WiFi can also do pretty precise location. Bluetooth/BLE even more precise (inches or less)
I think they mean without a phone. A 2.4ghz radio can be used as a presence detection radar.
It sounds like they’re specifically talking about a phone, making reference to app permissions and TikTok.
I think it can also detect our neural frequencies, aka ‘read our minds’. That’s why we see ads for things we thought about but never even searched for.
Dog… What?
https://www.neurology.columbia.edu/news/mind-reading-technology-can-turn-brain-scans-language
We already live in a world with existing, functional mind-reading devices. There is even a device designed to help people that are suffering from ALS communicate by reading their thoughts, and has a privacy feature where the user can activate and deactivate the device by thinking a password in their mind, in order to allow them to still have private thoughts.
https://www.scientificamerican.com/article/new-brain-device-is-first-to-read-out-inner-speech/
Phones are not fMRIs though.
Also: wifi can read my mind.
Fucking lmfao
I’m pretty sure applications can only send and receive data, with the finer details being handled by the OS.
But yes, there should be a specific permission to access biometric information.
That makes sense. I assume these exotic ability’s require precise control of the radios. So, for now, until an API made, we should be safe.
“Google enters the chat”
Suddenly your new dishwasher sends your health protocols to your doc. The fancy toilet helped with a consistency analysis and your smart lamps add a sleeping protocol.
Android throttles the hell out of WiFi requests since (I think) Android 9. You need to manually allow WiFi request spamming in developer options to let apps do something like determining location from it.
So the tricorder in Star Trek was just a fancy, battery powered wifi hotspot??
It was named after the sarcastic comment its early users would say to the people offended, “Try cords”.
Yeah but it ran on Linux.
If it could do that this whole time why did I invest a bunch of money and a whole lot more time in fancy mmWave presence sensors?? 🥲
Capitalism
How much longer until I can be like “Hey, Google; scan the area for lifeforms?”

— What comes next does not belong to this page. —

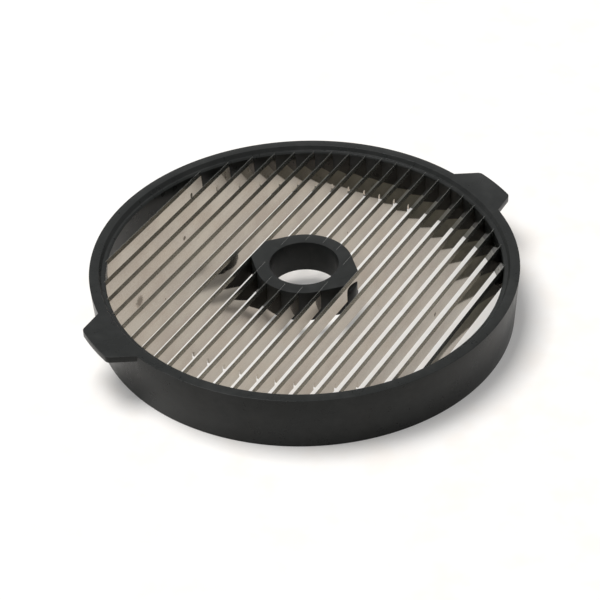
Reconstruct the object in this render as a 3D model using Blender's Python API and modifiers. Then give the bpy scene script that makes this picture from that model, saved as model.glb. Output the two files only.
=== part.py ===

You need some redshirts with you, in case of danger.
“Sure, turning on all downstairs lights”
“Opening the pod bay doors”
0 days
robo voice: There are
352
hot, single women in your area.robo voice: There are 352 hot, single women in your area.
robo voice:
350
of them have a pulse.
Insurance companies…sorry you’re denied for being a health risk…we can see from your home internet that you’re an unhealthy person
Remember kids, you can buy your own home fiber router! Don’t live with someone else’s equipment between you and the internet.